BLAENAU Gwent Council’s plan to collect rubbish every three weeks rather than every two weeks as now could move a step closer later this month.

If it goes ahead, the change will cost between £3.8 and £4.3 million but the council would hope to claw back between £150,000 and £250,000 a year from selling on residents’ recycling and making other efficiencies in their service.

The authority hopes the move will be brought in next April and its executive will be asked to pass the plan at a meeting on Wednesday. Measures also include bringing back recycling boxes instead of the bags currently used. Recycling vehicles would also be replaced with others that allow recycling at roadsides.

Any service change will be funded by a Welsh Government £2 million capital grant – which is subject to it being passed by the executive – and borrowing against an annual saving in the revenue budget which is expected to cost £370,000 a year for six or seven years.

But the move was met negatively in Ebbw Vale.

The owner of Mel Morgan Sports on Church Street in the town said he was concerned there would be more vermin raiding the county’s towns if waste is collected less frequently.

“We had £1,000 worth of damage when rats got into the electrics and bit through the cables. I think that’s a lot to do with rubbish not being picked up.”

And Lee Coombs, also from Ebbw Vale, was critical of the mooted change. He said: “I think if that’s happening when we are paying the same amount of council tax, then it’s bad.”

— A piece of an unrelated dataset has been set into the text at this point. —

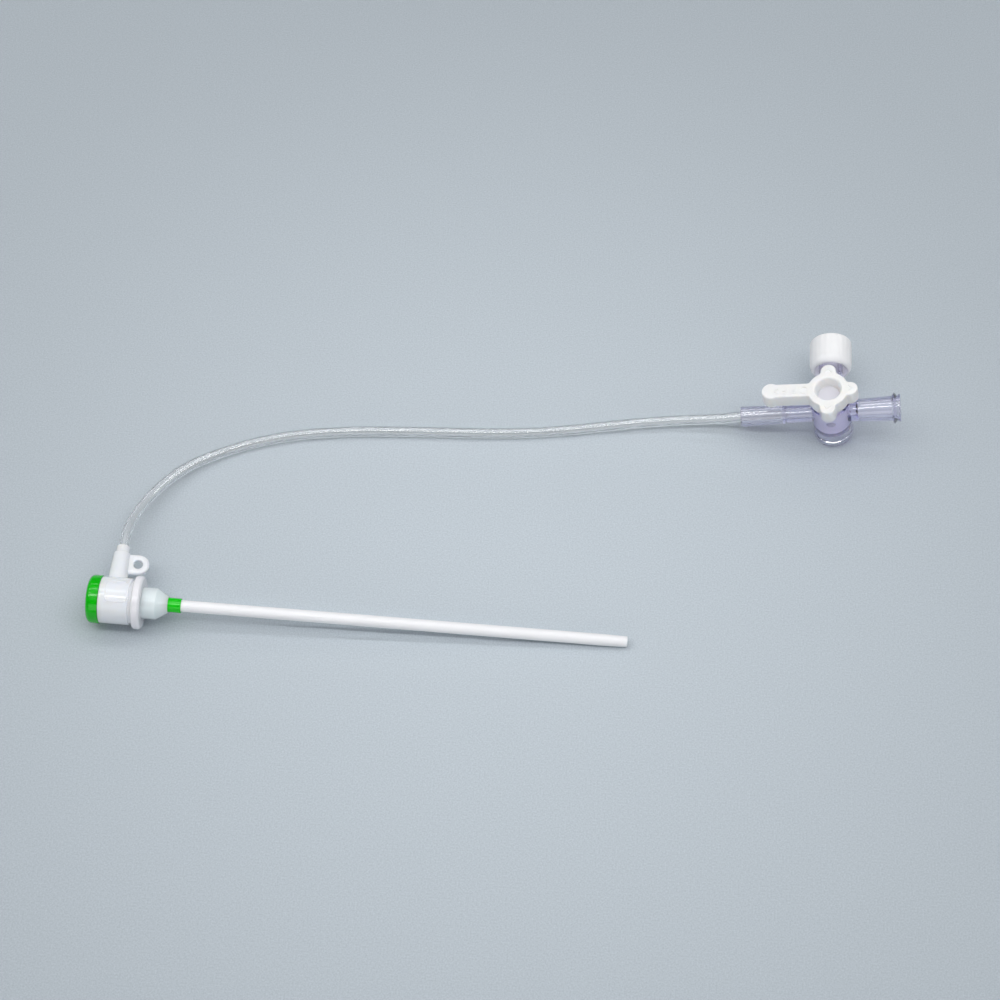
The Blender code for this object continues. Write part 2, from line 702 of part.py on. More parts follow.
def handle_outline():
    """Outline of the handle: three short lugs and one long lever round a disc."""
    limbs = [
        (0, LUG_HALF_WIDTH, LUG_TIP_CENTRE, LUG_HALF_WIDTH),
        (90, LUG_HALF_WIDTH, LUG_TIP_CENTRE, LUG_HALF_WIDTH),
        (180, LEVER_HALF_WIDTH, LEVER_TIP_CENTRE, LEVER_TIP_RADIUS),
        (270, LUG_HALF_WIDTH, LUG_TIP_CENTRE, LUG_HALF_WIDTH),
    ]
    shapes = [limb_outline(*limb) for limb in limbs]
    points = []
    for index, (direction, *_) in enumerate(limbs):
        meet, limb_points = shapes[index]
        next_meet = shapes[(index + 1) % len(limbs)][0]
        points += limb_points
        rim = arc(0.0, 0.0, HANDLE_DISC_RADIUS, direction + meet, direction + 90 - next_meet, 4)
        points += rim[1:-1]
    return points


def make_handle(axes, material):
    """Handle and plug in one piece, with a round recess and a T passage."""
    plate_mesh = extruded_mesh(
        "stopcock_handle",
        handle_outline(),
        PLATE_LOW,
        HANDLE_TOP,
        HANDLE_EDGE_ROUND,
        HANDLE_EDGE_ROUND / 2,
    )
    handle = piece("stopcock_handle", plate_mesh, axes, material)

    plug_end = -WEB_DEPTH + FIT_GAP
    overlap = HANDLE_PLATE_THICKNESS / 10
    plug_outline = [
        (plug_end, 0.0),
        (plug_end, bore_radius(plug_end) - FIT_GAP),
        (SKIRT_LOW, bore_radius(SKIRT_LOW) - FIT_GAP),
        (SKIRT_LOW, HANDLE_SKIRT_RADIUS),
        (PLATE_LOW + overlap, HANDLE_SKIRT_RADIUS),
        (PLATE_LOW + overlap, 0.0),
    ]
    plug = shaping_tool("plug_form", turned_mesh("plug_form", plug_outline, "Z", STOPCOCK_STEPS), axes)
    combine(handle, plug, "UNION")

    recess_floor = HANDLE_TOP - RECESS_DEPTH
    recess_outline = [
        (recess_floor, 0.0),
        (recess_floor, RECESS_FLOOR_RADIUS),
        (recess_floor + RECESS_FLOOR_BLEND, RECESS_RADIUS - RECESS_DRAFT),
        (HANDLE_TOP, RECESS_RADIUS),
        (HANDLE_TOP + FIT_GAP, RECESS_RADIUS),
        (HANDLE_TOP + FIT_GAP, 0.0),
    ]
    recess = shaping_tool(
        "recess_form", turned_mesh("recess_form", recess_outline, "Z", STOPCOCK_STEPS), axes
    )
    combine(handle, recess, "DIFFERENCE")

    reach = PLUG_TOP_RADIUS + FIT_GAP
    passages = {
        "cross_passage": (rod_outline(-reach, reach, PASSAGE_RADIUS), "Y"),
        "stem_passage": (rod_outline(0.0, reach, PASSAGE_RADIUS), "X"),
    }
    for name, (outline, axis) in passages.items():
        passage = shaping_tool(name, turned_mesh(name, outline, axis, BORE_STEPS), axes)
        combine(handle, passage, "DIFFERENCE")
    weld_seams(handle)
    return handle


def make_luer_cap(axes, material):
    """Closed cap with flats outside and a male cone that seals the port's bore."""
    inner_end = CAPPED_PORT_END + FIT_GAP
    outer_end = inner_end + LUER_CAP_END_WALL
    rim = outer_end - LUER_CAP_LENGTH
    outline = [
        (inner_end - MALE_CONE_LENGTH, 0.0),
        (inner_end - MALE_CONE_LENGTH, MALE_CONE_TIP_RADIUS),
        (inner_end, MALE_CONE_RADIUS),
        (inner_end, LUER_CAP_BORE_RADIUS),
        (rim, LUER_CAP_BORE_RADIUS),
        *arc(rim + LUER_CAP_RIM_ROUND, LUER_CAP_RADIUS - LUER_CAP_RIM_ROUND, LUER_CAP_RIM_ROUND, 180, 90, 4),
        *arc(outer_end - LUER_CAP_ROUND, LUER_CAP_RADIUS - LUER_CAP_ROUND, LUER_CAP_ROUND, 90, 0, 4),
        (outer_end, 0.0),
    ]
    mesh = turned_mesh("luer_cap", outline, "Y", LUER_CAP_FLATS)
    mesh.set_sharp_from_angle(angle=math.radians(12))
    return piece("luer_cap", mesh, axes, material)


def smooth_route(points, spacing):
    """Sample a smooth curve through the route's points at even steps."""
    points = [Vector(point) for point in points]
    padded = [2 * points[0] - points[1], *points, 2 * points[-1] - points[-2]]
    fine = []
    for before, start, end, after in zip(padded, padded[1:], padded[2:], padded[3:]):
        length = (end - start).length
        leave = (end - before) * length / ((start - before).length + length)
        arrive = (after - start) * length / ((after - end).length + length)
        for step in range(12):
            t = step / 12
            fine.append(
                start * (2 * t ** 3 - 3 * t ** 2 + 1)
                + leave * (t ** 3 - 2 * t ** 2 + t)
                + end * (3 * t ** 2 - 2 * t ** 3)
                + arrive * (t ** 3 - t ** 2)
            )
    fine.append(points[-1])
    total = sum((b - a).length for a, b in zip(fine, fine[1:]))
    count = round(total / spacing)
    sampled = [fine[0]]
    walked = 0.0
    for a, b in zip(fine, fine[1:]):
        stretch = (b - a).length
        while len(sampled) < count and walked + stretch >= total * len(sampled) / count:
            share = (total * len(sampled) / count - walked) / stretch
            sampled.append(a.lerp(b, share))
        walked += stretch
    sampled.append(fine[-1])
    return sampled


def make_side_tube(sheath_axes, stopcock_axes, material):
    """Plain rod along the tube's route, from the hub's port to the bottom of the socket."""
    port = sheath_axes.matrix_world @ Vector((ARM_STATION, ARM_TIP_END + FIT_GAP, 0.0))
    socket_mouth = stopcock_axes.matrix_world @ Vector((-SOCKET_ARM_END, 0.0, 0.0))
    socket_middle = stopcock_axes.matrix_world @ Vector((-SOCKET_ARM_END + SOCKET_DEPTH / 2, 0.0, 0.0))
    tube_end = stopcock_axes.matrix_world @ Vector(
        (-SOCKET_ARM_END + SOCKET_DEPTH - FIT_GAP, 0.0, 0.0)
    )
    route = [port, *TUBE_ROUTE, socket_mouth, socket_middle, tube_end]
    path = smooth_route(route, TUBE_POINT_SPACING)
    curve = bpy.data.curves.new("side_tube", "CURVE")
    curve.dimensions = "3D"
    curve.bevel_depth = TUBE_RADIUS
    curve.bevel_resolution = 2
    curve.use_fill_caps = True
    spline = curve.splines.new("POLY")
    spline.points.add(len(path) - 1)
    for point, place in zip(spline.points, path):
        point.co = (*place, 1.0)
    curve.materials.append(material)
    tube = bpy.data.objects.new("side_tube", curve)
    bpy.context.collection.objects.link(tube)
    return tube


def build():
    """Make every sub-part and place both assemblies."""
    green = plastic("green cap plastic", (0.0, 0.42, 0.03), 0.25)
    milky = plastic("milky hub plastic", (0.80, 0.83, 0.86), 0.22, 0.25)
    white = plastic("white collar plastic", (0.82, 0.81, 0.84), 0.35)
    frosted = plastic("frosted nose plastic", (0.72, 0.82, 0.82), 0.35, 0.2)
    silicone = plastic("valve silicone", (0.75, 0.76, 0.74), 0.6)
    cannula_white = plastic("cannula white", (0.84, 0.83, 0.85), 0.4)
    clear = plastic("clear tube", (0.85, 0.9, 0.92), 0.08, 0.9)
    tinted = plastic("tinted stopcock plastic", (0.50, 0.45, 0.80), 0.05, 0.85)
    handle_white = plastic("white handle plastic", (0.86, 0.85, 0.83), 0.32)

    turn = (0.0, SHEATH_TILT, 0.0)
    sheath_axes = frame_empty("sheath_axes", (SHEATH_X, SHEATH_Y, SHEATH_Z), turn)
    turn = (0.0, -STOPCOCK_PITCH, STOPCOCK_YAW)
    stopcock_axes = frame_empty("stopcock_axes", (STOPCOCK_X, STOPCOCK_Y, STOPCOCK_Z), turn)
    handle_axes = frame_empty("handle_axes", (0.0, 0.0, 0.0), (0.0, 0.0, HANDLE_TURN))
    handle_axes.parent = stopcock_axes
    bpy.context.view_layer.update()

    make_hub_body(sheath_axes, milky)
    make_valve_cap(sheath_axes, green)
    make_valve(sheath_axes, silicone)
    make_collar(sheath_axes, white)
    make_nose(sheath_axes, frosted)
    make_cannula(sheath_axes, cannula_white)
    make_colour_band(sheath_axes, green)
    make_stopcock_body(stopcock_axes, tinted)
    make_handle(handle_axes, handle_white)
    make_luer_cap(stopcock_axes, handle_white)
    make_side_tube(sheath_axes, stopcock_axes, clear)


build()
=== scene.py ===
# %% [markdown]
# # Vascular introducer sheath on a table
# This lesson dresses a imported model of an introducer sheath: a valved hub on a thin cannula, a clear
# side tube, and a stopcock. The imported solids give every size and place. Each cell makes one piece or
# one finish, says what it is on the real product, and prints what it made.

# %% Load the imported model
import json
import math

import bmesh
import bpy
from mathutils import Matrix, Vector


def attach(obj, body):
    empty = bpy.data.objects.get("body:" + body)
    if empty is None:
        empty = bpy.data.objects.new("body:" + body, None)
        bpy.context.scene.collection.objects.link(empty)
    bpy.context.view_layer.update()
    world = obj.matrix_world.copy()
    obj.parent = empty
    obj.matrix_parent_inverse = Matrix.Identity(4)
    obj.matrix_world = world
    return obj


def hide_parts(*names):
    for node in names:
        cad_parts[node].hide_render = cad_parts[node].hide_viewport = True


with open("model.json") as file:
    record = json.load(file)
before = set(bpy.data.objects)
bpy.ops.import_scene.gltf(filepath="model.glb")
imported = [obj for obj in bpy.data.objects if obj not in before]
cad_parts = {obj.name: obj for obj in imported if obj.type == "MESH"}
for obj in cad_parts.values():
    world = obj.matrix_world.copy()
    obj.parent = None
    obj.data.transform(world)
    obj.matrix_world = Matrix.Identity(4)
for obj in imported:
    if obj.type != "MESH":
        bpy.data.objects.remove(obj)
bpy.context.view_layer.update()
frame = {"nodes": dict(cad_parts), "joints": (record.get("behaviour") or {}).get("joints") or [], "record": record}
scene = bpy.context.scene
MM = 0.001
print("nodes:", ", ".join(sorted(frame["nodes"])))

# %% [markdown]
# ## Axes of the two assemblies
# The hub, nose and cannula share one straight axis, which dips towards the tip because the fat hub
# holds its end up. The stopcock leans on the edge of its base. The model's mounts and joints already
# hold these directions, so they are read from there and never typed again.

# %% Read the axes from the mounts and joints
joints = {joint["name"]: joint for joint in frame["joints"]}
mounts = {mount["name"]: mount for mount in frame["record"]["mounts"]}


def axes_matrix(origin, along, upward):
    """Frame with X along one direction and Z as near as can be to another."""
    along = Vector(along).normalized()
    across = Vector(upward).cross(along).normalized()
    upward = along.cross(across)
    turn = Matrix((along, across, upward)).transposed().to_4x4()
    return Matrix.Translation(Vector(origin)) @ turn


entry = mounts["entry_face"]
# The mount lies on the rear ring of the cap, this far above the sheath's axis.
ENTRY_RING_RADIUS = 3.75 * MM
sheath_along = -Vector(entry["axis"])
sheath_frame = axes_matrix(entry["pos_m"], sheath_along, (0, 0, 1))
sheath_frame = sheath_frame @ Matrix.Translation((0, 0, -ENTRY_RING_RADIUS))

barrel_up = Vector(joints["handle_turn"]["axis"])
third_arm = Vector(joints["cap_off"]["axis"])
stopcock_frame = axes_matrix(joints["handle_turn"]["pos_m"], third_arm.cross(barrel_up), barrel_up)
print("sheath dips by", round(math.degrees(math.asin(-sheath_along.z)), 2), "degrees")
print("stopcock centre at", [round(value, 5) for value in stopcock_frame.translation])

# %% [markdown]
# ## Camera
# The picture is taken from above at 60 degrees with a long lens, so the far end of the object is
# hardly smaller than the near end. The image is square.

# %% Place the camera
CAMERA_PLACE = (0.01531, -0.25038, 0.43269)
CAMERA_FORWARD = Vector((-0.0339, 0.4988, -0.8660))
CAMERA_TURN = math.radians(3.89)
LENS = 72
SENSOR = 36

camera_data = bpy.data.cameras.new("camera")
camera_data.lens = LENS
camera_data.sensor_width = SENSOR
camera_data.clip_start = 0.01
camera = bpy.data.objects.new("camera", camera_data)
scene.collection.objects.link(camera)
camera_right = Vector((math.cos(CAMERA_TURN), math.sin(CAMERA_TURN), 0))
camera.matrix_world = axes_matrix(CAMERA_PLACE, camera_right, -CAMERA_FORWARD)
scene.camera = camera
print("camera looks down at", round(math.degrees(math.asin(-CAMERA_FORWARD.z))), "degrees")

# %% [markdown]
# ## Small tools for meshes
# Nearly every rigid piece here was turned or moulded round an axis. A profile is a list of
# (station, radius) points; spinning it gives the wall. Many segments keep the outline round, and edges
# sharper than 30 degrees stay crisp. Exact Booleans join arms to barrels and drill the bores.

# %% Helpers for turned shapes
FINE_STEPS = 128
WELD = 1e-7
AXIS_VECTORS = {"X": Vector((1, 0, 0)), "Y": Vector((0, 1, 0)), "Z": Vector((0, 0, 1))}
SPIN_START = {"X": Vector((0, 0, 1)), "Y": Vector((0, 0, 1)), "Z": Vector((1, 0, 0))}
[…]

The council has said if their service does not change they could be fined by the Welsh Government if they do not reach new recycling targets.

They already collect recycling – and items such as batteries, small electrical items and textiles – once a week and this would continue.

In 2009 the Argus reported the council bought 29,000 recycling bins at a cost of £551,150, which were later replaced with the plastic recycling bags.

The council’s food waste is sent to Geneco in Avonmouth for reprocessing and garden waste is delivered to waste management firm Viridor in Somerset.